Wir tragen nun mit den Festlegungen der einzelnen Öffnungszeiten den örtlichen und personellen Gegebenheiten Rechnung", sagt der Hauptamtsleiter. Dabei baue die Gemeinde auf das Verständnis der Eltern. Andere Einrichtungen, wie die Sörnewitzer "Kinderwelt" verwendeten hier eher "befehlsartige Anweisungen". Dies halte er persönlich für sehr fragwürdig.

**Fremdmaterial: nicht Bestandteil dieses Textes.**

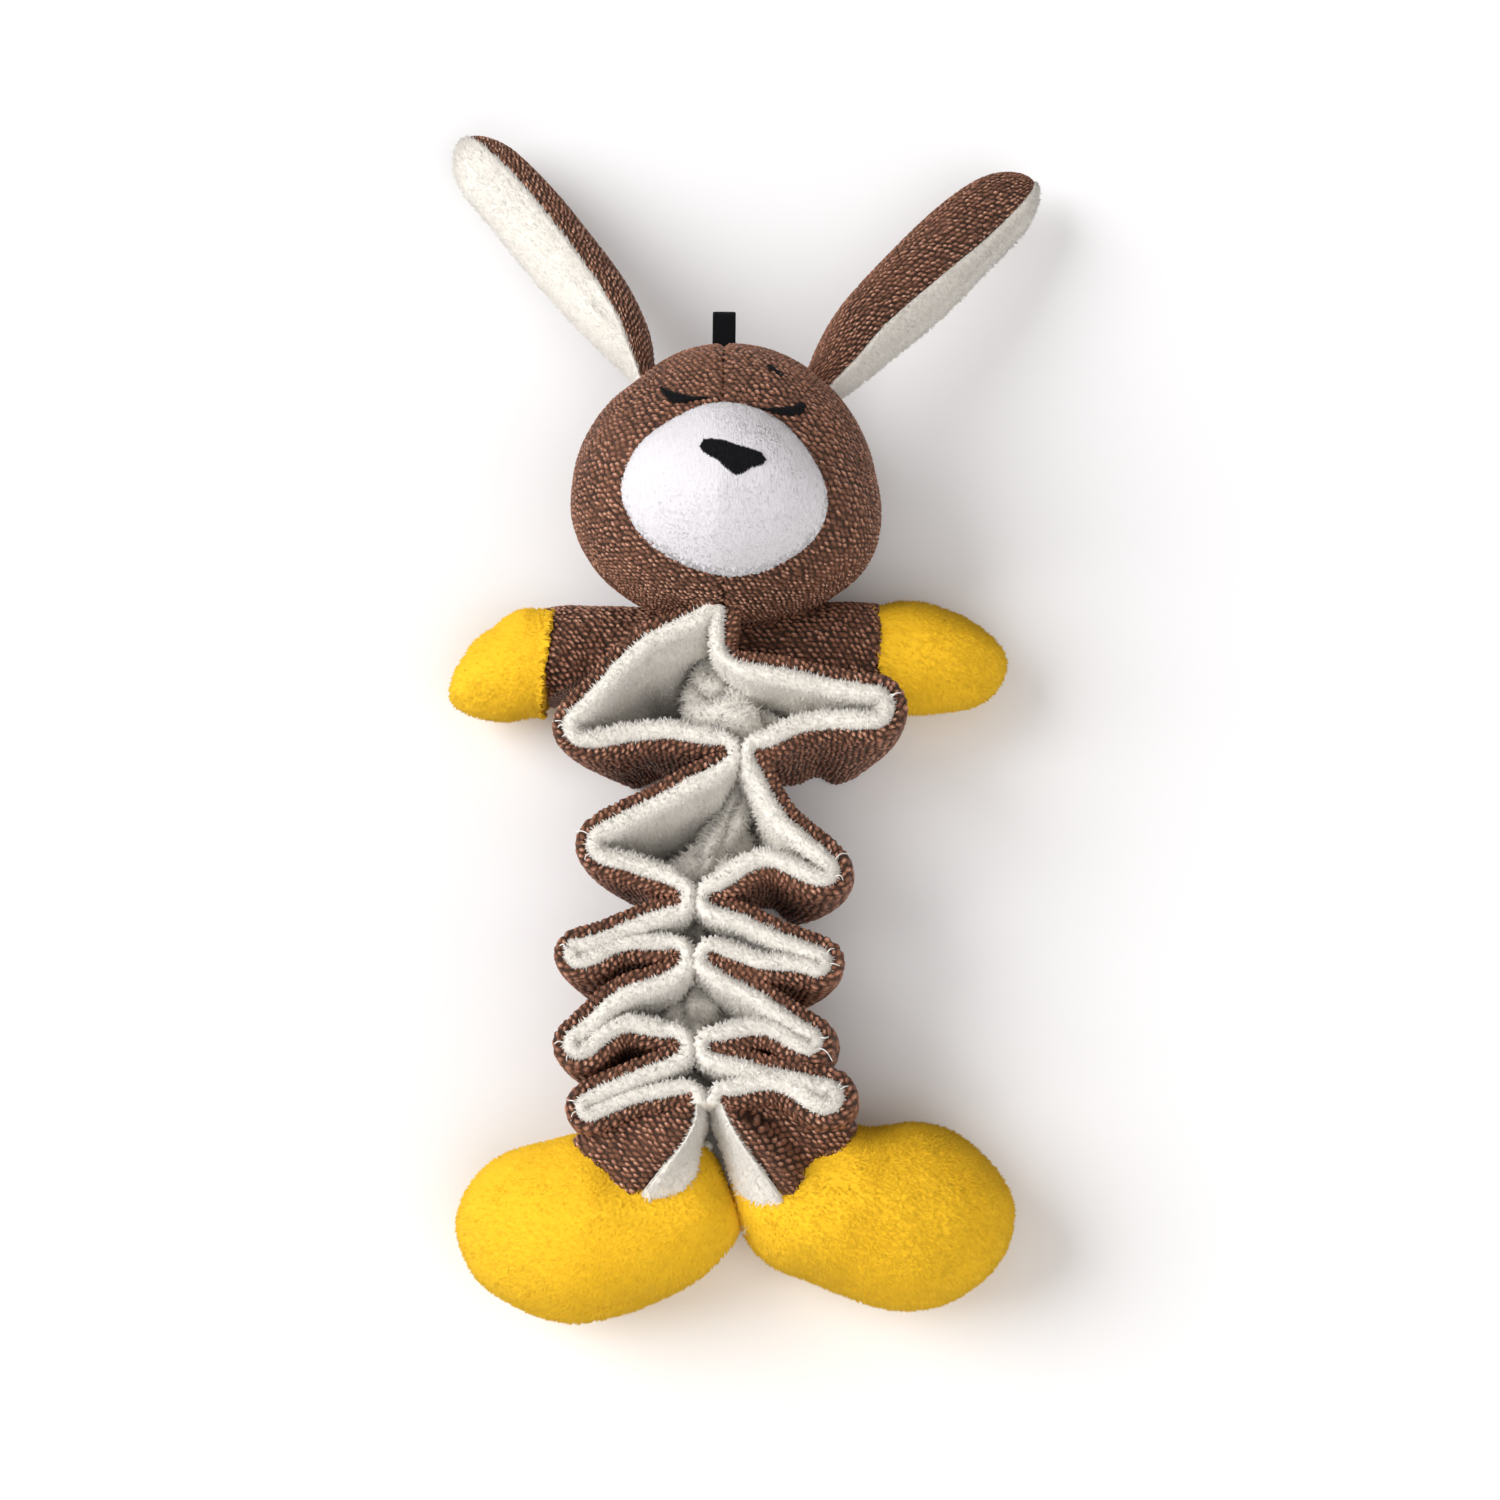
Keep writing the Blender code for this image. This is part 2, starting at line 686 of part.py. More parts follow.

Das Verständnis der Niederauer Mutter hält sich allerdings in engen Grenzen. Es ist aus ihrer Sicht in Unding, dass sich Erzieherinnen beschwerten, die nicht in Zeiten des hochaktiven Risikos arbeiten mussten. "Und jetzt, da sich die Situation entspannt, gingen diese Menschen, Eltern wie Erzieher, gegen alles vor, was wieder zur Normalität führen würde", so die Niederauerin.
Möglicherweise löst sich die Situation aber auch bald auf andere Art und Weise. So wird in einer gemeinsamen Stellungnahme der Gesellschaften für Krankenhaushygiene und Pädriatische Infektiologie , der Akademie der Kinder- und Jugendmedizin sowie des Berufsverbandes der Kinder- und Jugendärzte gefordert, Kindereinrichtungen und Schulen ohne massive Einschränkungen wieder zu eröffnen.
Studien aus verschiedenen Ländern hätten gezeigt, dass Kinder und Jugendliche im Infektionsgeschehen nur eine untergeordnete Rolle spielten und sie auch eine geringere Infektionsquote als Erwachsene hätten. Eine Meinung, die auch der sächsische Kultusminister Christian Piwartz (CDU) teilt. Allerdings ist sich die Wissenschaft auch hier nicht einig.
Der Berliner Virologe Christian Drosten vertritt die Auffassung, dass Kinder genauso infektiös wie Erwachsene sein könnten und empfiehlt daher nur eine schrittweise Lockerung in den Einrichtungen.